4. Consolidate all segments into one single track
Once you execute your script, you will have a bunch of segment-***.mp3
files laying around in your
folder—you now need to join them all together into one single file. It is not as easy as it looks
though, since there is a very short (~0.012s) but noticeable silence gap at the start of every
segment. The simplest way I found to both trim the start of every file and consolidate them all into
one single track is just by using Audacity
macros. You can download the one I created
and import it in your project (Tools → Macros… → Import…) so you can execute it as well and
process all files simultaneously.
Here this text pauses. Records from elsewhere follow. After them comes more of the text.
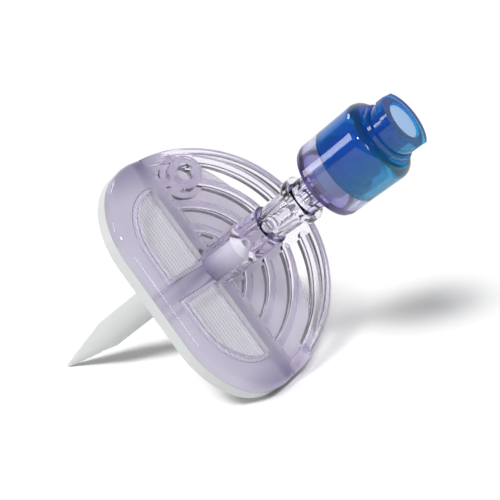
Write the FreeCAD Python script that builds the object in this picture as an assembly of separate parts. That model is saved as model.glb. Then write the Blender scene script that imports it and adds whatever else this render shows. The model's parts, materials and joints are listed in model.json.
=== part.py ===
import FreeCAD, Part
import math
import os

# A vented dispensing spike for drawing medicine out of a vial.
# A white spike and filter tray, moulded in one, carries a clear cover welded on top of it.
# The cover has two filter windows in front, an inclined wing of concentric ribs behind,
# and a tower that ends in a female luer port. A needle-free valve with a blue cap is
# pressed into the port. Millimetres.
#
# The pieces are drawn in the device's own frame: the Z axis runs up the spike's axis
# towards the valve, Z = 0 is the seam between tray and cover, the flat front edge is at -Y
# and the wing rises at +Y. At the end everything is laid down on the spike's tip and the
# tray's rim, which is how it lies on a table.

# Driving dimensions

# filter tray and cover outline
half_width = 20.2              # from the axis to the short straight sides
back_bulge = 0.5               # the round back's radius is this much more than the half width
front_distance = 14.9          # from the axis to the flat front edge
front_corner_radius = 13.0
tray_thickness = 1.9
tray_edge_radius = 0.35
cover_height = 1.8
cover_edge_radius = 0.8
rear_plate_thickness = 0.8

# filter windows
window_margin = 4.1            # from the outline to the windows' outer edge
window_rear_distance = 1.9     # from the axis to the windows' rear edge
window_side_shift = 1.2        # the windows end this much further in at the sides
window_recess = 0.8
spine_half_width = 2.0
filter_chamber_depth = 0.45
filter_seat_margin = 0.7
filter_thickness = 0.2
support_rib_height = 0.6
support_rib_width = 0.35
support_rib_pitch = 1.25

# spike, a little to the left of the tower's axis
spike_offset = -2.2
spike_length = 34.2
spike_radius = 2.4
spike_cone_length = 12.0
spike_tip_radius = 0.3
fluid_lumen_radius = 0.75
air_lumen_radius = 0.5
lumen_offset = 1.0
spike_window_length = 4.0
nipple_radius = 1.9            # the tray's short tube that stands inside the tower
nipple_height = 9.0
nipple_tip_height = 1.3
nipple_clearance = 0.05

# wing of ribs
wing_angle = 28.5
wing_thickness = cover_height * 1.1   # stays clear of the tray at the hinge
rim_radius = 20.15
rim_centre_distance = 1.2      # the rim's centre lies in front of the hinge
rim_width = 1.15
rib_width = 1.4
rib_pitch = 3.8
first_rib_inner_radius = 7.4
rib_count = 4
rib_centre_distance = 3.45     # the ribs' common centre lies further in front
rib_edge_radius = 0.4
strip_half_width = 3.0
strip_thickness = 1.0
strip_overlap = 0.9
hinge_wall_thickness = 2.4
gusset_thickness = 1.6
gusset_inset = 1.3
gusset_length = 5.5

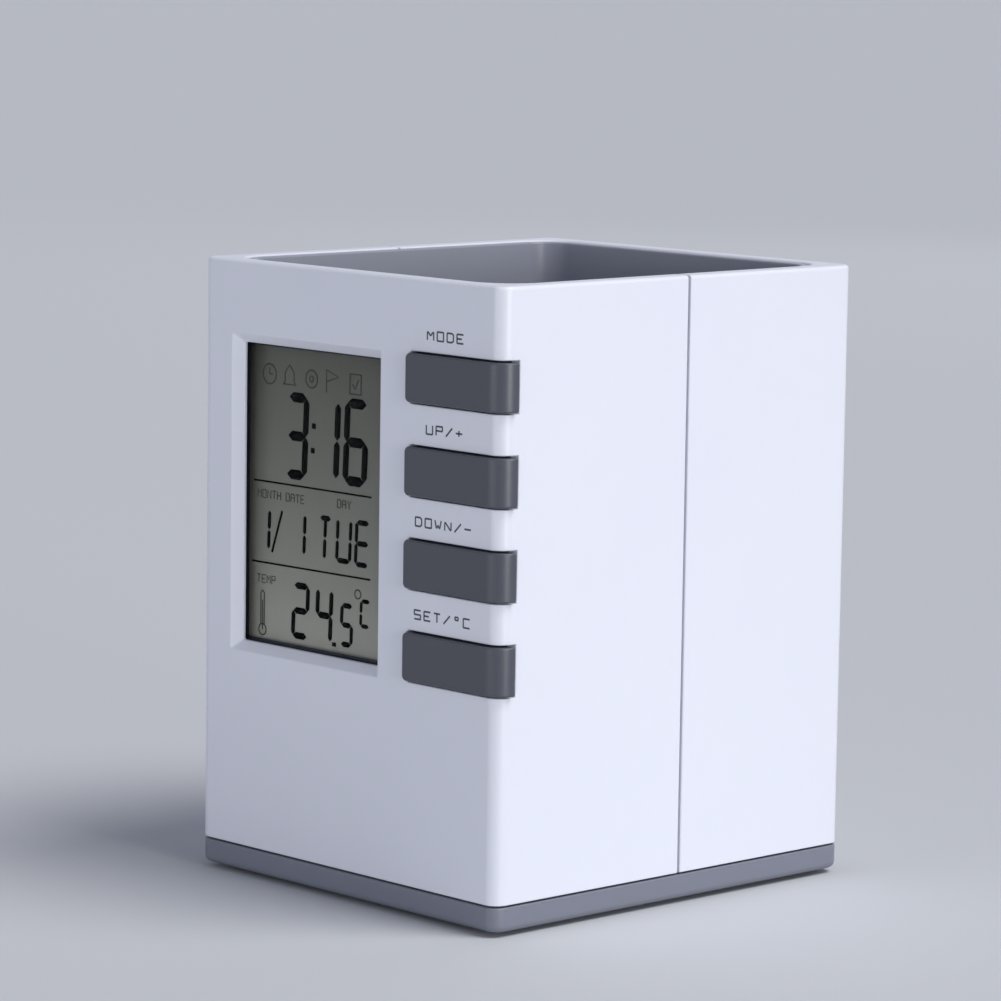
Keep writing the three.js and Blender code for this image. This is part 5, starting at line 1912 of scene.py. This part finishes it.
def sign_lines(row: float) -> list[Line]:
    """Draws the row of small signs and the thermometer.

    Args:
        row: How high the row lies.

    Returns:
        The lines about the window's middle.
    """
    return [
        ring_line((-13.75, row), 1.7), [(-13.75, row), (-13.75, row + 1.1)],
        [(-13.75, row), (-12.95, row)],
        [(-10.2, row - 1.4), (-9.7, row - 0.9), (-9.7, row + 0.6), (-8.55, row + 1.9),
         (-7.4, row + 0.6), (-7.4, row - 0.9), (-6.9, row - 1.4), (-10.2, row - 1.4)],
        ring_line((-2.9, row), 1.5), ring_line((-2.9, row), 0.5),
        [(0.9, row - 1.9), (0.9, row + 1.9), (3.9, row + 0.9), (0.9, row - 0.1)],
        [(6.8, row - 1.6), (9.6, row - 1.6), (9.6, row + 1.7), (6.8, row + 1.7), (6.8, row - 1.6)],
        [(7.5, row), (8.1, row - 0.8), (9.0, row + 0.9)],
        ring_line((9.3, -14.75), 0.75),
        ring_line((-15.15, -23.7), 0.95),
        [(-15.6, -22.8), (-15.6, -17.4), (-15.15, -16.95), (-14.7, -17.4), (-14.7, -22.8)],
        [(-15.15, -23.7), (-15.15, -18.6)],
    ]


@dataclass
class Display:
    """The clear lens, the two glasses with the driven segments between them, and their frame."""

    finishes: Finishes
    strokes: StrokeTree
    ink_depth: float = 0.04
    rule_width: float = 0.3
    dot_width: float = 0.95
    slash_width: float = 0.45
    sign_width: float = 0.24
    label_width: float = 0.17
    labels: Lettering = Lettering(0.85, 1.35, 0.42)
    flat_share: float = 1.2
    end_share: float = 0.12
    print_edge: float = 0.4
    print_corner: float = 1.0
    print_overlap: float = 0.45
    print_opening: float = 0.5
    digits: tuple[Digit, ...] = (
        Digit("3", -6.55, 10.25, 5.8, 14.5, 1.4),
        Digit("1", 1.46, 10.4, 5.9, 14.0, 1.4),
        Digit("6", 8.45, 10.55, 6.1, 14.4, 1.4),
        Digit("1", -15.2, -6.4, 4.0, 7.4, 0.75),
        Digit("1", -6.0, -6.3, 4.0, 7.4, 0.75),
        Digit("T", 0.85, -6.3, 3.5, 7.6, 0.75),
        Digit("U", 5.65, -6.15, 4.0, 7.6, 0.75),
        Digit("E", 10.3, -6.2, 3.8, 7.8, 0.75),
        Digit("2", -5.25, -19.35, 4.5, 9.5, 0.95),
        Digit("4", 0.8, -19.35, 4.4, 9.5, 0.95),
        Digit("5", 6.55, -20.3, 3.3, 7.3, 0.75),
        Digit("C", 11.2, -17.85, 2.7, 4.8, 0.6),
    )

    def __post_init__(self) -> None:
        """Finds the middle of the window and the plane of the segments."""
        front, rear = Span.of("lcd_front_glass"), Span.of("lcd_rear_glass")
        self.middle = Span.of("display_window").face
        self.level = (front.high.y + rear.low.y) / 2

    def build(self) -> None:
        """Dresses the glass stack and lays the segments into it."""
        self.stack()
        self.border()
        self.segments()

    def stack(self) -> None:
        """Softens the edges of the lens, glasses, backing, frame and contact strips."""
        rear = Span.of("lcd_rear_glass")
        # The rear glass's colour carries painted shade: darker towards the top, paler towards the foot
        polariser = PaintedShadePolariser(
            "display_rear_glass_reflective", "63645a", "dbdacd", rear.low.z, rear.high.z
        ).build()
        backing = Metal("polariser_backing_foil", "b0b5aa", "9da397", 0.4).build()
        finishes = self.finishes
        for node, finish, slot, radius in (
            ("display_window", finishes.lens, "clear_lens", 0.12),
            ("lcd_front_glass", finishes.front_glass, "lcd_glass", 0.05),
            ("lcd_rear_glass", polariser, "lcd_glass", 0.05),
            ("lcd_backing", backing, "lcd_backing", 0.03),
            ("lcd_frame", finishes.inner_plastic, "inner_plastic", 0.15),
            ("contact_strip_upper", finishes.strip, "contact_rubber", 0.12),
            ("contact_strip_lower", finishes.strip, "contact_rubber", 0.12),
        ):
            dress_node(node, finish, slot, radius)

    def border(self) -> None:
        """Prints a dark border on the rear of the lens, round the window."""
        lens = Span.of("display_window")
        rear = lens.high.y
        sheet = Solid.prism(
            lens.front_outline(self.print_edge, self.print_edge, self.print_corner),
            rear, rear + self.ink_depth, Along.Y,
        )
        across, up = LENS_LEDGE - self.print_overlap, LENS_LEDGE + self.print_overlap
        window = Solid.prism(
            lens.front_outline(across, up, self.print_opening), lens.low.y, rear + OVERRUN, Along.Y
        )
        sheet.cut(window).piece("lens_border_print", self.finishes.border_ink)

    def lay(
        self, name: str, lines: Sequence[Line], finish: Material, width: float, **ends: float
    ) -> None:
        """Lays one group of bars into the display.

        Args:
            name: The piece's name.
            lines: Its lines about the window's middle.
            finish: Their material.
            width: The bars' width.
            **ends: How the bars narrow, by the names that a bar has for it.
        """
        placed = [[(self.middle[0] + a, self.middle[1] + b) for a, b in line] for line in lines]
        bar = Bar(width, self.ink_depth, **ends)
        dressed(name, ink(placed, self.level, self.strokes, bar, finish), finish, "lcd_glass")

    def segments(self) -> None:
        """Lays in the digits, rules, labels and signs."""
        dark, faint = self.finishes.crystal, self.finishes.faint_crystal
        for bar in sorted({digit.bar for digit in self.digits}):
            for way, flat, share, point in (
                ("flat", True, self.flat_share, Digit.flat_point),
                ("upright", False, 1.0, Digit.upright_point),
            ):
                lines = [line for digit in self.digits if digit.bar == bar for line in digit.lines(flat)]
                self.lay(
                    f"segments_{round(bar * 100)}_{way}", lines, dark, bar * share,
                    point_length=bar * point, end_share=self.end_share,
                )
        self.lay("display_rules", RULES, dark, self.rule_width)
        words = [line for word, centre in LABELS for line in self.labels.lines(word, centre)]
        self.lay("display_labels", words, faint, self.label_width)
        self.lay("display_signs", sign_lines(SIGN_ROW), faint, self.sign_width)
        self.lay("display_dots", DOTS, dark, self.dot_width)
        self.lay("display_slash", SLASH, dark, self.slash_width)


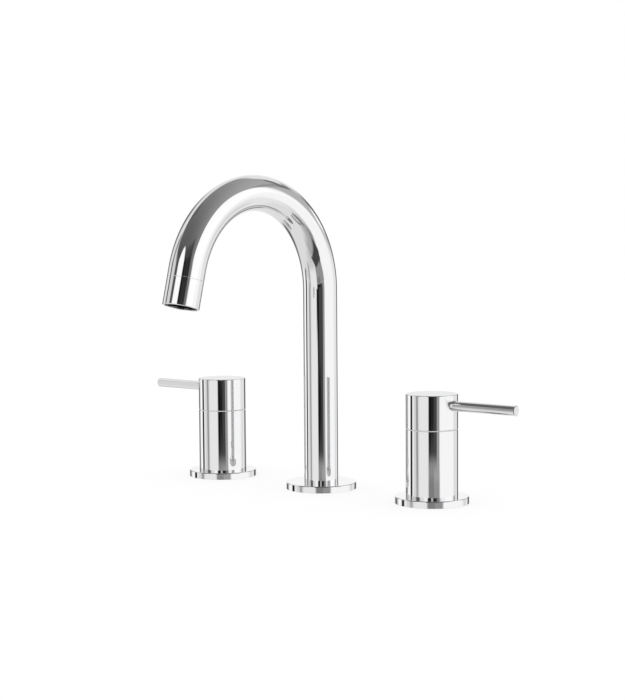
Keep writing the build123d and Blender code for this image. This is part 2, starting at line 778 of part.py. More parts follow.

Once you have imported it and can see it in the list of available
macros (Tools → Apply macro → Process lalal.ai segments) you can just:
- Import all segments into a new Audacity project. You should see one track for each segment and they should all be aligned with the start of the project timeline;
- Execute the “Process lalal.ai segments” macro. This will trim all segments and automatically align them end-to-end, so that tracks only start when the previous one ends;
- Export your project as a .wav file (File → Export → Export as WAV).
Some examples
Here are just some examples of guitar backing tracks I managed to obtain by following the whole process above. A great thing about it is that the most time-consuming step is basically waiting for lalal.ai to process your audio files—everything else is pretty much instantaneous. Also the resulting quality seems to be generally acceptable, given these tracks are only meant as practice tools. As you can hear, the stem separation algorithm seems to work fine even in very hectic arrangements, or very lo-fi recordings. In some instances it also had the nice side-effect of only isolating the distorted lead guitar and keeping the clean rhythm guitar in, so you can focus 100% on your solos. Happy practicing!